- Theatrical release poster
- Directed by: Gérard Jugnot
- Written by: Gérard Jugnot Guy Laurent Thibault Vanhulle Romain Protat
- Produced by: Romain Rojtman
- Starring: Gérard Jugnot Isabelle Mergault Bernard Le Coq
- Cinematography: Pierric Gantelmi d'Ille
- Edited by: Claire Fieschi
- Music by: Khalil Chahine Gisèle Gérard-Tolini
- Production companies: Les Films du 24 Les Films du Premier
- Distributed by: UGC
- Release date: 12 April 2017;
- Running time: 95 minutes
- Country: France
- Language: French
- Box office: $2 million

= C'est beau la vie quand on y pense =

C'est beau la vie quand on y pense (lit. 'Life is beautiful, when you think of it') is a 2017 French film directed by Gérard Jugnot.

==Plot==
Loïc Le Tallec, a former rally driver, who had a minor hit in the 1980s now in his sixties, vegetate as a salesman in a car dealership.

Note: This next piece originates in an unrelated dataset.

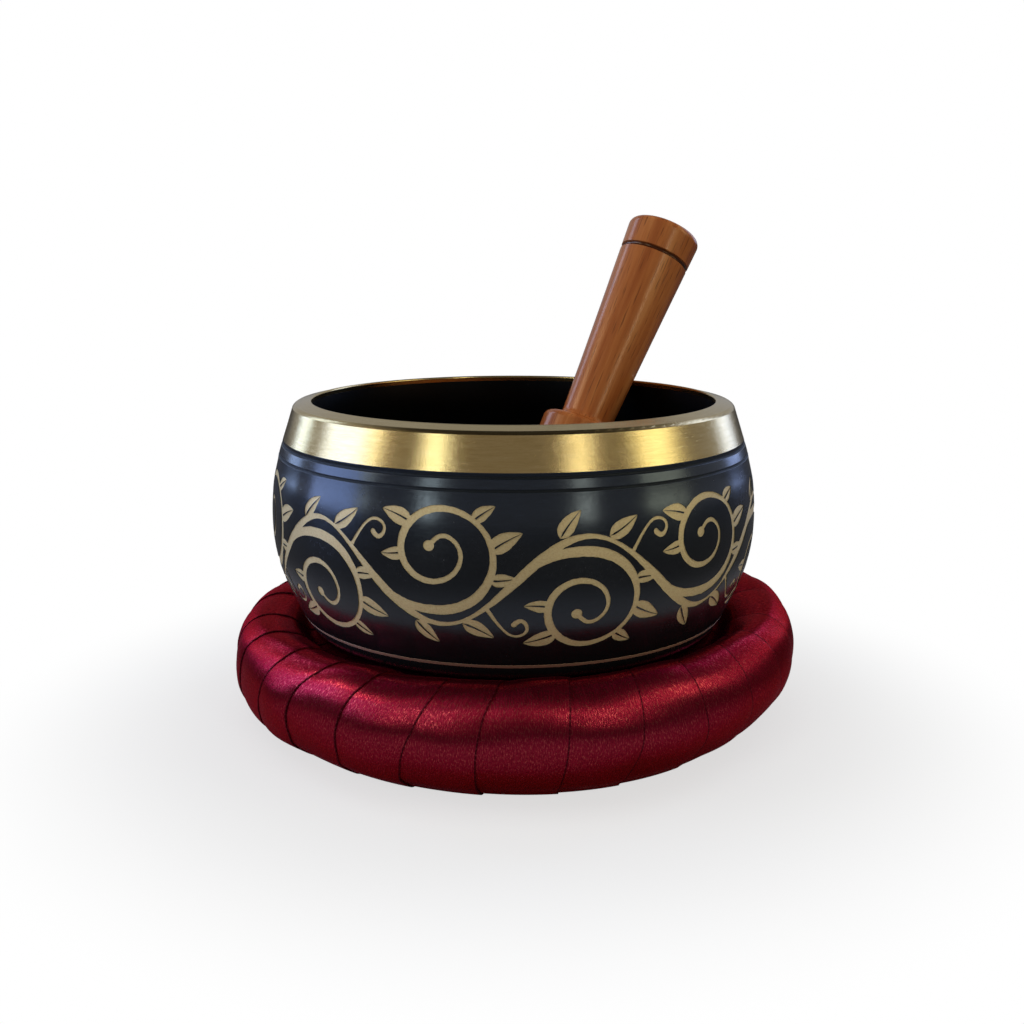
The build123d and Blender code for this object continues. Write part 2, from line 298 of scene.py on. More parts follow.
def lacquer_material(name, painted_shade=1.0, rough0=0.2, level=0.5, wall=False):
    """Dark blue-black baked lacquer over turned metal: faint rings, rubbed patches, fine dust specks."""
    m = Mat(name)
    p = m.coord()
    r, a, z = m.polar(p)
    rings = m.noise(m.vec(m.math("MULTIPLY", a, 0.006), 0.0, z), 2200, 4.0, 0.65)
    marks = m.noise(m.vec(m.math("MULTIPLY", a, 0.07), 0.0, m.math("MULTIPLY", z, 1.0)), 900, 3.0, 0.6)
    patch = m.noise(p, 55, 4.0, 0.6)
    speck = m.n("ShaderNodeTexVoronoi", feature="F1")
    m.put(speck.inputs["Vector"], p)
    speck.inputs["Scale"].default_value = 420
    dots = m.math("MULTIPLY", m.span(speck.outputs["Distance"], 0.02, 0.085, 1.0, 0.0),
                  m.span(m.noise(p, 170, 1.0), 0.62, 0.68, 0.0, 1.0))
    # painted_shade scales the coat's colour down for copies of it that stand in shade
    base = m.mix(m.span(rings, 0.35, 0.7), (0.0070 * painted_shade, 0.0075 * painted_shade, 0.0090 * painted_shade), (0.0130 * painted_shade, 0.0140 * painted_shade, 0.0165 * painted_shade))
    if wall:
        # painted reflection: towards the shoulder the coat's colour is made brighter and bluer, standing in for the
        # cool light the upper wall catches
        zb = m.math("SUBTRACT", z, BASE_Z * MM)
        painted_blue_sheen = m.mix(m.span(rings, 0.35, 0.7), (0.0085, 0.0125, 0.0240), (0.0150, 0.0220, 0.0400))
        base = m.mix(m.span(zb, 0.034, 0.050, 0.0, 1.0, smooth=True), base, painted_blue_sheen)
    base = m.mix(m.span(patch, 0.45, 0.75, 0, 0.4), base, (0.016 * painted_shade, 0.016 * painted_shade, 0.019 * painted_shade))
    base = m.mix(m.math("MULTIPLY", dots, 0.50), base, (0.16, 0.15, 0.14))
    rough = m.math("ADD", m.span(marks, 0.35, 0.7, rough0 - 0.03, rough0 + 0.05), m.span(patch, 0.4, 0.75, 0.0, 0.06))
    rough = m.math("ADD", rough, m.math("MULTIPLY", dots, 0.25), clamp=True)
    if wall:
        # painted shade: the two grooves are made darker, and rougher, than the coat around them
        g1 = m.span(m.math("ABSOLUTE", m.math("SUBTRACT", zb, 0.05275)), 0.00030, 0.00048, 1.0, 0.0)
        g2 = m.span(m.math("ABSOLUTE", m.math("SUBTRACT", zb, 0.05585)), 0.00030, 0.00048, 1.0, 0.0)
        groove_shade = m.math("MAXIMUM", g1, g2)
        base = m.mix(groove_shade, base, (0.0015, 0.0022, 0.0030))
        rough = m.math("ADD", rough, m.math("MULTIPLY", groove_shade, 0.45), clamp=True)
    b1 = m.bump(rings, 0.22, 0.00005)
    b2 = m.bump(marks, 0.18, 0.00006, b1)
    b3 = m.bump(m.noise(p, 260, 2.0), 0.05, 0.00012, b2)
    m.set(Base_Color=base, Roughness=rough, Metallic=0.0, IOR=1.68, Specular_IOR_Level=level, Specular_Tint=(0.72, 0.84, 1.0), Anisotropic=0.45,
          Anisotropic_Rotation=0.25, Tangent=m.tangent("RADIAL", "Z"), Normal=b3)
    return m.m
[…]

When his teenage son suddenly disappears behind the wheel of his car, Loïc is devastated by this tragedy. He also learns that his son has donated his heart, and goes in search of the one who received this gift, which will prove to be an explosive encounter for Loïc.

==Cast==
- Gérard Jugnot as Loïc Le Tallec
- François Deblock as Hugo
- Isabelle Mergault as Lisa
- Bernard Le Coq as Marc
- Gaia Weiss as Hoëllig
- Hubert Saint-Macary as Pierre
- Marie Bunel as Clara
- Jérémy Lopez as Sanchez
- Arthur Jugnot as The cyclist
- Giulia Rossa
- Camille Vidacek

==Production==
The filming began on 29 September 2016, in Île-de-France, Var and Brittany.